Why Moore's Law, not mobility, is killing the PC
Mar 5, 2013 3:00 AM
While rumors of the PC's demise are greatly exaggerated—an industry that moved more than 350 million units in 2012 is not "dead"—computers undoubtedly aren't selling as quickly as they once did. Analysts forecast PC sales to far exceed tablet sales for the foreseeable future, but the growth rate for PC sales has utterly and completely flatlined.
The big question, of course, is why?
A couple of theories inform conventional wisdom. Most pundits blame stagnant PC sales on the likewise stagnant economy, or point toward the ascension of smartphones and tablets. Others argue (fairly persuasively) that the flattening of growth is attributable to the idiosyncrasies of PC sales in developing countries, where computers are a rarely replaced luxury item. A second wave, analysts say, has yet to come after an initial surge in sales in those nations.

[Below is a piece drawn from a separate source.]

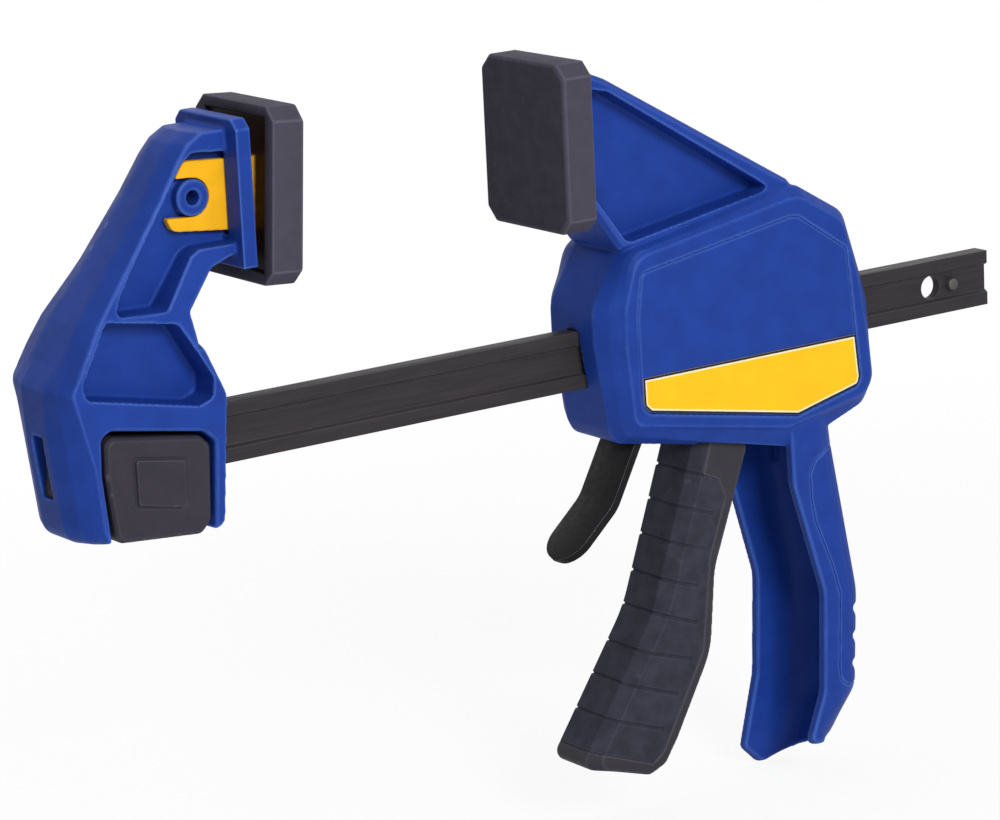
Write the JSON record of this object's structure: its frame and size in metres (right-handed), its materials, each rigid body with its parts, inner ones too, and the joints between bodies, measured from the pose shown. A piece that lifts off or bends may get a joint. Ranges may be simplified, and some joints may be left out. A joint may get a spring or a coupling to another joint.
{
  "type": "quick release bar clamp",
  "caption": "One-handed bar clamp: a pistol-grip jaw slides on a steel bar towards a fixed jaw with a tilting pad, and a lever lets it go.",
  "frame": {"origin": "centre of the hole through the free end of the bar, on the bar's axis", "axes": "+X along the bar towards its free end, +Z towards the side the jaws stand on, +Y across the bar to the far side"},
  "size_m": [0.392, 0.0472, 0.2744],
  "materials": {
    "bar_steel": "dark brown-black oxide, satin",
    "pin_steel": "plain turned steel",
    "blue_nylon": "glass-filled nylon, satin",
    "dark_nylon": "dark grey glass-filled nylon, satin",
    "spring_steel": "bright drawn spring wire",
    "yellow_nylon": "amber yellow moulding, satin",
    "black_rubber": "smooth black rubber",
    "yellow_film": "yellow printed band, left blank",
    "blue_soft": "blue overmoulded rubber",
    "grip_rubber": "black ribbed rubber",
    "plate_steel": "hardened steel plate",
    "lever_steel": "black oxide stamped steel"
  },
  "bodies": {
    "bar_and_fixed_jaw": {"bar": "bar_steel", "stop_pin": "pin_steel", "fixed_jaw": "blue_nylon"},
    "release_button": {"release_button": "dark_nylon", "latch_pin": "pin_steel", "button_spring": "spring_steel"},
    "tilting_pad": {"pad_carrier": "yellow_nylon", "fixed_pad": "black_rubber"},
    "moving_jaw": {"jaw_body": "blue_nylon", "side_cover_near": "blue_nylon", "side_cover_far": "blue_nylon", "label_band_near": "yellow_film", "label_band_far": "yellow_film", "moving_pad": "black_rubber", "palm_grip": "blue_soft", "trigger_pin": "pin_steel", "drive_spring": "spring_steel", "brake_spring": "spring_steel"},
    "trigger": {"trigger_core": "dark_nylon", "trigger_grip": "grip_rubber"},
    "drive_plates": {"drive_plate_front": "plate_steel", "drive_plate_rear": "plate_steel"},
    "release_lever": {"release_lever": "lever_steel"}
  },
  "joints": [
    {"name": "jaw_slide", "type": "slide", "parent": "bar_and_fixed_jaw", "child": "moving_jaw", "axis": [1, 0, 0], "range_m": [-0.0989, 0.0487]},
    {"name": "trigger_squeeze", "type": "hinge", "parent": "moving_jaw", "child": "trigger", "pos_m": [-0.10194, 0, 0.02604], "axis": [0, -1, 0], "range_deg": [0, 22], "stiffness_Nm_per_rad": 0.8, "springref_deg": -8.59},
    {"name": "drive_slide", "type": "slide", "parent": "moving_jaw", "child": "drive_plates", "axis": [1, 0, 0], "range_m": [0, 0.0097], "deforming": ["drive_spring"]},
    {"name": "lever_release", "type": "hinge", "parent": "moving_jaw", "child": "release_lever", "pos_m": [-0.12745, 0, 0.02102], "axis": [0, -1, 0], "range_deg": [0, 5.4], "stiffness_Nm_per_rad": 1.5, "springref_deg": -2.86, "deforming": ["brake_spring"]},
    {"name": "button_push", "type": "slide", "parent": "bar_and_fixed_jaw", "child": "release_button", "axis": [0, 1, 0], "range_m": [0, 0.0042], "stiffness_N_per_m": 800, "springref_m": -0.002, "deforming": ["button_spring"]},
    {"name": "pad_tilt", "type": "hinge", "parent": "bar_and_fixed_jaw", "child": "tilting_pad", "pos_m": [-0.3096, 0, 0.079], "axis": [0, 1, 0], "range_deg": [-9.6, 1.2]}
  ],
  "couplings": [
    {"joint": "drive_slide", "follows": "trigger_squeeze", "m_per_rad": 0.025}
  ]
}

Like most economic sectors, the PC market is influenced by myriad factors, and some truth lies in all three of those explanations. After watching my mother-in-law happily troll Facebook and sling emails on her nearly ten-year-old Pentium 4 computer, however, an even more insidious possibility slipped into my head.
Did CPU performance reach a "good enough" level for mainstream users some years back? Are older computers still potent enough to complete an average Joe's everyday tasks, reducing the incentive to upgrade?
"It used to be you had to replace your PC every few years or you were way behind. If you didn't, you couldn't even run the latest software," says Linley Gwennap, the principal analyst at the Linley Group, a research firm that focuses on semiconductors and processors. "Now you can hold onto your PC five, six, seven years with no problem. Yeah, it might be a little
slow, but not enough to really show up [in everyday use]."
Old processors are still OK for everyday use
This may come as a shock to performance-pushing PC enthusiasts but the average Joe almost never encodes videos, nor will you catch him fragging fools in Crysis 3
. Instead, Average Joe spends most of his time on mundane, often Web-centric tasks: Buying stuff online, sending emails, engaging friends and family on social media, maybe watching the occasional YouTube video—on default resolutions, natch, not high-definition—or playing a few hands of Solitaire.
In other words, hardly the kind of activity that begs for an overclocked, water-cooled, hyper-threaded Core i7 processor. Or even a modern-day Ivy Bridge Core i3 processor, if we're being honest.